• **PROBLEM TO SOLVE**
Quote the material below exactly as written, from the first line to the line that holds "return np.convolve(around, kernel", endpoints included.

━━━━━ DATA RECORDS ━━━━━

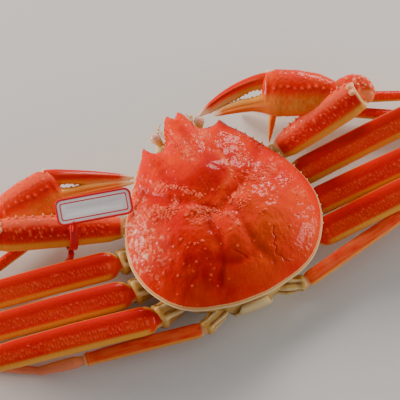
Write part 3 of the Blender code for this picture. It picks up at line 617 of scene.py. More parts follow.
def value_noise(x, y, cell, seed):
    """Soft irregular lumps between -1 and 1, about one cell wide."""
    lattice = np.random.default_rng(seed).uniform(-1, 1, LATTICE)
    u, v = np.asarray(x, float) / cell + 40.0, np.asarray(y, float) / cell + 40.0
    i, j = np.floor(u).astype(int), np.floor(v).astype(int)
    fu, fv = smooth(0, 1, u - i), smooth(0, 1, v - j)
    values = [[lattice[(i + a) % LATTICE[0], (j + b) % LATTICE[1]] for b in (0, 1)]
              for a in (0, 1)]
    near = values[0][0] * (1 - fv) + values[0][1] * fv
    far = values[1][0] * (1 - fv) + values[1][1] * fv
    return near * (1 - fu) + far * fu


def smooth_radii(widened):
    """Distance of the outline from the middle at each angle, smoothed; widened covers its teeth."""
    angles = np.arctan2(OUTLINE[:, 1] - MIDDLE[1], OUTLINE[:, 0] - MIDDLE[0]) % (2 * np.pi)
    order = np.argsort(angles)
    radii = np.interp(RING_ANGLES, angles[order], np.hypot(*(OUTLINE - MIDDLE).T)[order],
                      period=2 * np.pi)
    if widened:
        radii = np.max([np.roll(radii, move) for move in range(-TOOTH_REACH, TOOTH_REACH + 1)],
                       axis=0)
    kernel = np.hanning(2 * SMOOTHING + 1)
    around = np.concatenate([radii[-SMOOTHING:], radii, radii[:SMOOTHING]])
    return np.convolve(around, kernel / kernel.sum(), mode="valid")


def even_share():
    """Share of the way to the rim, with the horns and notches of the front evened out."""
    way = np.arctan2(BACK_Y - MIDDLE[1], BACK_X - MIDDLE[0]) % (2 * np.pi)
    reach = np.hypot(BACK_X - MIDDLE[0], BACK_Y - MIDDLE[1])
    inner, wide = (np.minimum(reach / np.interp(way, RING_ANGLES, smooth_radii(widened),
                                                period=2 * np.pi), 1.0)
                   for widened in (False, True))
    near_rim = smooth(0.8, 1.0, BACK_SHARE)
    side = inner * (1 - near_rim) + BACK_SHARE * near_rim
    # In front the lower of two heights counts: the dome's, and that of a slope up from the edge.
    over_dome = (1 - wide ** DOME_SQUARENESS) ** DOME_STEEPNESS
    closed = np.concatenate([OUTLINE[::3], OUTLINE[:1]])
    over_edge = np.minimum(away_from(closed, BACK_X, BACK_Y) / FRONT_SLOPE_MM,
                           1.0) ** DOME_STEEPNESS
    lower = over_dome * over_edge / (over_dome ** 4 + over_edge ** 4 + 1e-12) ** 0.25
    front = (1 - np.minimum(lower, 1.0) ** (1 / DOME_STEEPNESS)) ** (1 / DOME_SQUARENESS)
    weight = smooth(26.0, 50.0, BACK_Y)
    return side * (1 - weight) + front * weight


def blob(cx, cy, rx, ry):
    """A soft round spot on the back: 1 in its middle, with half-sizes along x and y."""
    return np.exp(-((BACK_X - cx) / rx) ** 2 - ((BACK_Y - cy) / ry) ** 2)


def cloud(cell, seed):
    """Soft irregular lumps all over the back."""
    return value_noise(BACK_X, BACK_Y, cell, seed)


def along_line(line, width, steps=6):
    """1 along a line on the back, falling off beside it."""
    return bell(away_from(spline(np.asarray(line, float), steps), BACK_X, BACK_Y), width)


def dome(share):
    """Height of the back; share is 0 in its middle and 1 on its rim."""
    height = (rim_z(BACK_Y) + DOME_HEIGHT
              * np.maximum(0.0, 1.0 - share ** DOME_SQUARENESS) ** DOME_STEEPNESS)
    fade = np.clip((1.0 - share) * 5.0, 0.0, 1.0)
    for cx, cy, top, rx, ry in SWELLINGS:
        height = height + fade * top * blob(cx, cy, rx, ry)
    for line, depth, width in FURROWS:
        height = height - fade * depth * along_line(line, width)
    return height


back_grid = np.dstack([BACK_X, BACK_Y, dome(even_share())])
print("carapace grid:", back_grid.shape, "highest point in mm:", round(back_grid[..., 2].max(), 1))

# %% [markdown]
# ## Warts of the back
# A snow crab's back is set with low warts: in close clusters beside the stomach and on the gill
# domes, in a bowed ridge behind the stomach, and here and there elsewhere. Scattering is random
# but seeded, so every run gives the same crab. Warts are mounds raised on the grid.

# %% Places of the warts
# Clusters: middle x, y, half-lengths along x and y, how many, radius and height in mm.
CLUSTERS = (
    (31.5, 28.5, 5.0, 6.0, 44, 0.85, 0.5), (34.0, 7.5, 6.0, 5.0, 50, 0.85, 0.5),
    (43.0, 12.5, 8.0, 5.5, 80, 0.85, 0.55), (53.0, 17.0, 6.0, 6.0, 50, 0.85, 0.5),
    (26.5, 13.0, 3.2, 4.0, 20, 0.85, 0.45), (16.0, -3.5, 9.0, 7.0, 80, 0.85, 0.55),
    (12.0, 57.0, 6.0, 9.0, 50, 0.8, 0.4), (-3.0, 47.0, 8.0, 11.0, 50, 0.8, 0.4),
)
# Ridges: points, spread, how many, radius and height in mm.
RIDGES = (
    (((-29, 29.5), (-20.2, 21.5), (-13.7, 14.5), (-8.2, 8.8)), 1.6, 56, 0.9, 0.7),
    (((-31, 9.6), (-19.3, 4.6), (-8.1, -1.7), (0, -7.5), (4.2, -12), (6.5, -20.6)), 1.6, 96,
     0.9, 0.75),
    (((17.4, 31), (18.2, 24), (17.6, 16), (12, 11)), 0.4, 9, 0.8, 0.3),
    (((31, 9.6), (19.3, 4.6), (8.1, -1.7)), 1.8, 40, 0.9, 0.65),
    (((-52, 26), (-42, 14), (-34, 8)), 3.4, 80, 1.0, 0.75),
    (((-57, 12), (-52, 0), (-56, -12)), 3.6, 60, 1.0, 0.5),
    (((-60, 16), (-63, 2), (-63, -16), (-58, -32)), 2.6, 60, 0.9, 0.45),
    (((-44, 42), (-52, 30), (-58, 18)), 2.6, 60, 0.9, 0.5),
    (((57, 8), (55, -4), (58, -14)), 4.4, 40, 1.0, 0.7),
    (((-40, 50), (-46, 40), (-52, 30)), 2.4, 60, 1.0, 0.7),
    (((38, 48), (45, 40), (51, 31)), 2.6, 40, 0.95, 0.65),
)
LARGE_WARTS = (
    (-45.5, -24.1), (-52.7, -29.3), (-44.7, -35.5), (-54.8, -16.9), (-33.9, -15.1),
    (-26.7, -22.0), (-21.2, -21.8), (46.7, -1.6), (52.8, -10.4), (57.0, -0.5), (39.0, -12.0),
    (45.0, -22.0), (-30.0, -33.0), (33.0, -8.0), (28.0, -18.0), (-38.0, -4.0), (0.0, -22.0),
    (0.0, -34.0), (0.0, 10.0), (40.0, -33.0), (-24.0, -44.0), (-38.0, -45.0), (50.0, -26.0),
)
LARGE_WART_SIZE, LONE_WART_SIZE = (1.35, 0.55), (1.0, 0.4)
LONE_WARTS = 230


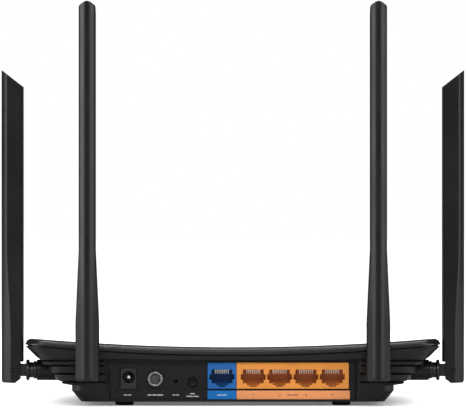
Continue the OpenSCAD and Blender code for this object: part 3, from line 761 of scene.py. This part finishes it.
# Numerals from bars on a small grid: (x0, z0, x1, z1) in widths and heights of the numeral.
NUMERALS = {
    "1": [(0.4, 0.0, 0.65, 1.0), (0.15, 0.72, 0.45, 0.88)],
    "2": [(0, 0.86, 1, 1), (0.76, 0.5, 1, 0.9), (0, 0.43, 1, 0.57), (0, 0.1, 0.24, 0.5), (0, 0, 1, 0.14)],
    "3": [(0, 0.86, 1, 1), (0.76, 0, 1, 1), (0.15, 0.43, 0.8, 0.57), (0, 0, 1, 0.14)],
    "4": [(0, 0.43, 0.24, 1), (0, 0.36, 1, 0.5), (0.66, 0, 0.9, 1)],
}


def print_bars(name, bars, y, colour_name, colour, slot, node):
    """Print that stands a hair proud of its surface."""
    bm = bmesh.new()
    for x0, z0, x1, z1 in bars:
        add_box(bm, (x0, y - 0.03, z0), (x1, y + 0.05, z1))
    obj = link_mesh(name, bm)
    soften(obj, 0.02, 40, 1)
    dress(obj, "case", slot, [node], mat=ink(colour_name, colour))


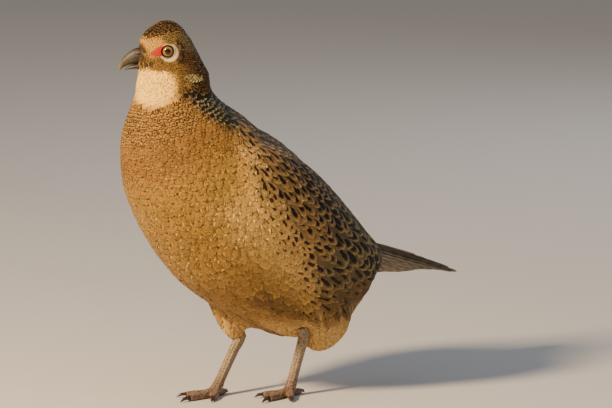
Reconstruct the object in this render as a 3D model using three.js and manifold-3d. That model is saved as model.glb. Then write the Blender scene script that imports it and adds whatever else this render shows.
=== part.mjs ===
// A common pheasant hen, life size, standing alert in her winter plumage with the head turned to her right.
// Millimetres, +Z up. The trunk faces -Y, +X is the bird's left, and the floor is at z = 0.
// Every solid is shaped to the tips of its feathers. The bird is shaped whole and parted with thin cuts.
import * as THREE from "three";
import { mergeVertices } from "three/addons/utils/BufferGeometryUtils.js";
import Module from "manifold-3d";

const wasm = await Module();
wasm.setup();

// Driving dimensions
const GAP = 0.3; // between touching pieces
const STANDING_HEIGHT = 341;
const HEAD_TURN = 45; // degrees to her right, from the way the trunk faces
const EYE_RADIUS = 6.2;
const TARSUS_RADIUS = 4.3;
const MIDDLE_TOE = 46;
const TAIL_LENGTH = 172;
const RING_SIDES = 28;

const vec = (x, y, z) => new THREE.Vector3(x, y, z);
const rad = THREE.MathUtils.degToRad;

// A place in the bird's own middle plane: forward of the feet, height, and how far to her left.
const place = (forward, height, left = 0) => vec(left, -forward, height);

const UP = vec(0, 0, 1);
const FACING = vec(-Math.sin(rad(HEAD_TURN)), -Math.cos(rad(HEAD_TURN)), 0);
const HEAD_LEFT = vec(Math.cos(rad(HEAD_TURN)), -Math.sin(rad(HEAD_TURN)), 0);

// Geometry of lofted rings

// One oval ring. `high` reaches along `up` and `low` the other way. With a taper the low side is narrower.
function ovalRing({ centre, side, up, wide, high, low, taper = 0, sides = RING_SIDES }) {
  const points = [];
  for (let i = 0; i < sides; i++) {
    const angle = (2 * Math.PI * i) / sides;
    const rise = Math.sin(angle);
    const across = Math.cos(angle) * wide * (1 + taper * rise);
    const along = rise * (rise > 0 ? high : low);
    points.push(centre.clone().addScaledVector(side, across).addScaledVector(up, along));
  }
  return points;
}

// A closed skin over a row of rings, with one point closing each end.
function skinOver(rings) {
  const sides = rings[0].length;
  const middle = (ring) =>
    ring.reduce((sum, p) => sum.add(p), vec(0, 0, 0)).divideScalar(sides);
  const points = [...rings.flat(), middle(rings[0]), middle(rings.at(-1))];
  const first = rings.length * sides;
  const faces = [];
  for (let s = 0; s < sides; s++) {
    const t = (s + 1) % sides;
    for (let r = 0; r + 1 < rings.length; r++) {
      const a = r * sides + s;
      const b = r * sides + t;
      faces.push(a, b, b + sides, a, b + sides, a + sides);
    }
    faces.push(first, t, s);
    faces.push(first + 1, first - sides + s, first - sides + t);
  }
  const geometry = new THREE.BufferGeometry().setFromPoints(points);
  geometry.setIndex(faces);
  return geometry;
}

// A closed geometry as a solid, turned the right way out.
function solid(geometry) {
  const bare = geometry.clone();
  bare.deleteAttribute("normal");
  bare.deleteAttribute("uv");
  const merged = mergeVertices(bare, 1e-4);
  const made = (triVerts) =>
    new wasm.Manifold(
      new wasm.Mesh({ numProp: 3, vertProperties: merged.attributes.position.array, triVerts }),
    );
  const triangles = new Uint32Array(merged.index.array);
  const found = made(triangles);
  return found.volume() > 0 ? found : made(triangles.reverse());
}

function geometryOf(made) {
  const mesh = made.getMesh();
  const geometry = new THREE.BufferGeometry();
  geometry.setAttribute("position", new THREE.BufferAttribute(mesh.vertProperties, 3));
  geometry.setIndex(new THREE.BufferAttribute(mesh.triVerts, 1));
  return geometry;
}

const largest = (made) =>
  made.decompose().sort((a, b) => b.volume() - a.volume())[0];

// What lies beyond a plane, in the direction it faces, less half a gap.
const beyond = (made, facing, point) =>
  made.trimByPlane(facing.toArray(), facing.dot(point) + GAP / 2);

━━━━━

• **TASK ANSWER**
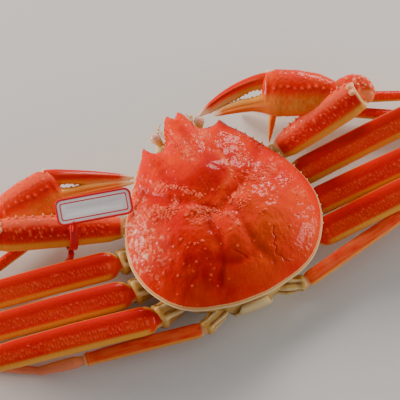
Write part 3 of the Blender code for this picture. It picks up at line 617 of scene.py. More parts follow.
def value_noise(x, y, cell, seed):
    """Soft irregular lumps between -1 and 1, about one cell wide."""
    lattice = np.random.default_rng(seed).uniform(-1, 1, LATTICE)
    u, v = np.asarray(x, float) / cell + 40.0, np.asarray(y, float) / cell + 40.0
    i, j = np.floor(u).astype(int), np.floor(v).astype(int)
    fu, fv = smooth(0, 1, u - i), smooth(0, 1, v - j)
    values = [[lattice[(i + a) % LATTICE[0], (j + b) % LATTICE[1]] for b in (0, 1)]
              for a in (0, 1)]
    near = values[0][0] * (1 - fv) + values[0][1] * fv
    far = values[1][0] * (1 - fv) + values[1][1] * fv
    return near * (1 - fu) + far * fu


def smooth_radii(widened):
    """Distance of the outline from the middle at each angle, smoothed; widened covers its teeth."""
    angles = np.arctan2(OUTLINE[:, 1] - MIDDLE[1], OUTLINE[:, 0] - MIDDLE[0]) % (2 * np.pi)
    order = np.argsort(angles)
    radii = np.interp(RING_ANGLES, angles[order], np.hypot(*(OUTLINE - MIDDLE).T)[order],
                      period=2 * np.pi)
    if widened:
        radii = np.max([np.roll(radii, move) for move in range(-TOOTH_REACH, TOOTH_REACH + 1)],
                       axis=0)
    kernel = np.hanning(2 * SMOOTHING + 1)
    around = np.concatenate([radii[-SMOOTHING:], radii, radii[:SMOOTHING]])
    return np.convolve(around, kernel / kernel.sum(), mode="valid")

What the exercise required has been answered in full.